Leading the pack is the Office of the California Attorney General with jurisdiction over the largest charitable sector in the nation. As of July 2024, there were more than 108,000 charitable organizations registered with the Attorney General’s Registry of Charities and Fundraisers, formerly known as the Registry of Charitable Trusts.

“Charities represent an important economic sector in California and significantly impact the communities they serve,” explains Attorney General Rob Bonta in his opening message for the September 2024 revision of the Attorney General’s Guide to Charities which was first published in 2008. “As of June 2022, registered charities reported total revenues over $473 billion and total assets over $1.29 trillion.”

Even if these staggering amounts – (all irrevocably dedicated for charitable purposes!) – aren’t reason enough for the California AG to take a keen interest in the doings of the state’s charitable sector, there are over 500 years of Anglo-American legal history and precedent to validate such robust oversight.

A Brief Historical Detour 

“’The time is the 1590s’ in ‘England of the first Elizabeth  ….'” It’s “a period of social stress: plague, poverty, inflation, malnutrition, property crimes, riots and – of course – religious upheaval …. [A] perfect setting for the birth of the law of modern philanthropy.”

In 1597, Parliament enacted the Poor Laws followed by the landmark Statute of Charitable Uses of 1601. It was “an impressive legislative package” set up as a “public/private partnership … designed to spur broader and more generous private-sector charitable giving (along with new government aid) while keeping an eye on the problems caused by “opportunistic fiduciaries.” See Regulating the Poor and Encouraging Charity in Times of Crisis: The Poor Laws and the Statute of Charitable Uses (2007) Professor Emeritus James J. Fishman, Pace University, digitalcommons.pace.edu.

Those lawmakers included the “indispensable element” of “meaningful oversight and investigative authority and procedures….” They were all too aware that “…[c]haritable funds have been and are still likely to be most unlawfully and uncharitably converted to the lucre and gain of some few greedy and covetous persons, contrary to the true intent and meaning of the givers and disposers thereof.” [Preamble to 1601 statute].

Who was tapped by Parliament for these regulatory duties?  Among them “… was the powerful (but as-yet-unofficial) legal adviser to the Crown known as the ‘attorney general.’” The significance of this choice lay in the nature of the role of this royal adviser which included some of the “‘parens patriae’ duties of the Crown.”

Some time later, when “… the charitable-trust form crossed the Atlantic, the Attorneys General of the colonies and then the several States inherited this trust-protection responsibility from their Crown counterpart.” Now, some five centuries after enactment of the seminal Statute of Charitable Uses, “that legislation continues to be relevant to the jurisprudence of the United States.”

The State AG Model

This model of an attorney general with responsibility to protect the interests of the general public in connection with charitable trusts, assets, and solicitations is now “firmly rooted” in each and every state, territory and the District of Columbia, according to the National Association of Attorneys General. “While the IRS and the FTC play valuable roles, State Attorneys General remain the chief custodians of the public’s trust in the nonprofit sector.”

Particularly during the middle and late twentieth century, the Internal Revenue Service emerged as the most prominent watchdog of charitable activities and funds because of its high-profile role in recognizing federal exemptions from income tax under the Internal Revenue Code of 1954. (Until the ratification of the Sixteenth Amendment in 1913, there was no constitutionally permitted federal income tax at all.)

But a combination of circumstances have contributed to the weakening – since the turn of the 21st century – of the IRS capability of effectively monitoring the nation’s charities.
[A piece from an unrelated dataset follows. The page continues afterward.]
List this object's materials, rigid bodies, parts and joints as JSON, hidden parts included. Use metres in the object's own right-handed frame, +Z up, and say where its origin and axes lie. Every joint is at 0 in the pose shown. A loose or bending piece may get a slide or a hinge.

And events like the Enron scandal of 2001, exposing dramatic examples of corporate mismanagement and corruption, albeit in for-profit settings, prompted state attorneys general to take a good look at the governance practices of their nonprofit corporations and charitable trusts. Aided by newly beefed-up laws, they needed no additional jurisdiction or authority to move center stage; the power was already there.

The California AG’s Guide

In 2008, Jerry Brown – (the flamboyant AG who had been California’s governor from 1975 to 1983 and again from 2011 to 2019) – oversaw the development and publication of the original Attorney General’s Guide to Charities.
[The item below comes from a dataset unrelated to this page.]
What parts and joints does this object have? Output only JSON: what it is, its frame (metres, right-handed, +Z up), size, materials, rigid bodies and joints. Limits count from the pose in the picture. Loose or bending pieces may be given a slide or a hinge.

It has been amended, revised, and supplemented since then, including in 2019 and 2021. See Online Charitable Giving: Cal AG’s New Guide (September 17, 2019), FPLG Blog [“In the past decade or so, charitable giving and fundraising have been turned upside by the swift and dramatic rise of the internet. As quickly as new means of asking for and giving money to charity have developed, legislators and government officials have tried to keep up with developments in this brave new electronic world.”]

This comprehensive resource has consistently used a format of twelve chapters to explain the most current state laws, ranging from forming a public benefit corporation and obtaining tax exempt status to corporate-governance best practices to fiscal management to charitable solicitations and fundraising to reporting and filing requirements.

In late September 2024, the current California Attorney General, Rob Bonta, released the latest 111-page revision titled: Attorney General’s Guide to Charities: Best practices for nonprofts that operate or fundraise in California (September 2024).

Latest Revisions

In Attorney General Bonta Releases Updated Guide for Charities (September 26, 2024), Press Release, oag.ca.gov, the AG’s Office explains that this publication is “intended to help directors and officers of charities understand what is required of them under state law.”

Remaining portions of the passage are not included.